Eurasia Group founder and President Ian Bremmer noted that Russia was now in “phase two” of its invasion, with different strategic objectives.
This includes “capturing all of the Donbas” including the Donetsk and Luhansk provinces, he said in emailed comments Monday, and securing a land bridge from the region to Crimea.
He said Russia’s other goals included to fully control the city of Kherson — crucial to securing the freshwater canals to Crimea that the Ukrainians have cut off — and to seize “some buffer territory to hold it all comfortably.”
3. Russian identity politics
The Donbas region is also important to Russia when it comes to its own national identity and its influence over former Soviet territories — and the people within them that still identify as being Russian.
Indeed, Russia’s self-proclaimed “defense” of ethnic Russians in the Luhansk and Donetsk regions (which are overwhelmingly Russian-speaking) has formed a large part of its justification for invading Ukraine.
The area is no stranger to conflict; the self-proclaimed Donetsk and Luhansk People’s Republics have been the location of fighting between Russian-backed separatists and Ukrainian forces ever since Russia annexed Crimea from Ukraine. Figures vary, but it’s believed that around 14,000 people were killed during the prolonged but lower-level conflict in the area.

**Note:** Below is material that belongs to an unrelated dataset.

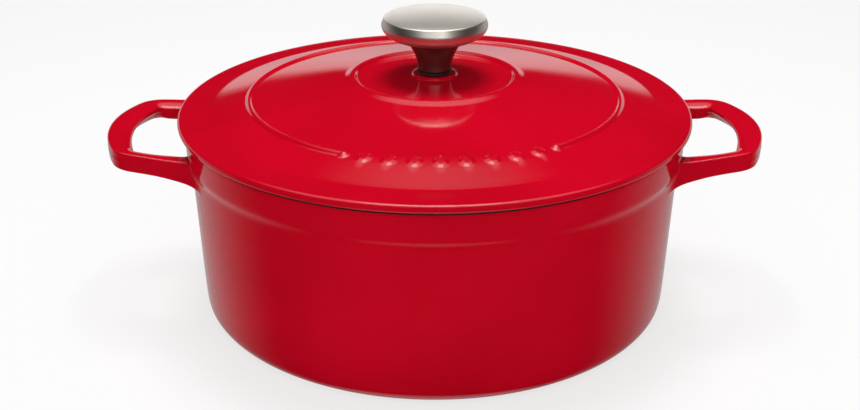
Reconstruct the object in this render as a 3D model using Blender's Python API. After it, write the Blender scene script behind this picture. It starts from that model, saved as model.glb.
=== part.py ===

Aside from the conflict, over the last eight years analysts say Russia has been sowing the seeds that would enable it to annex the Luhansk and Donetsk regions with attempts to “Russify” the areas, such as offering Russian passports and citizenship to residents there since 2019.
Political analysts saw this as a cynical precursor to an incursion, because Russia could defend such a move by saying it was seeking to “protect” its citizens from Ukraine. Russian state media has focused on Donbas residents fleeing in recent weeks, repeatedly accusing Ukraine’s military of war crimes in the region, allegations denied by Ukraine.
For its part, Russia has repeatedly denied backing rebels in the Luhansk and Donetsk areas, despite evidence of financial support for the breakaway “republics” and Russian weapons being used by separatists to fight Ukrainian forces.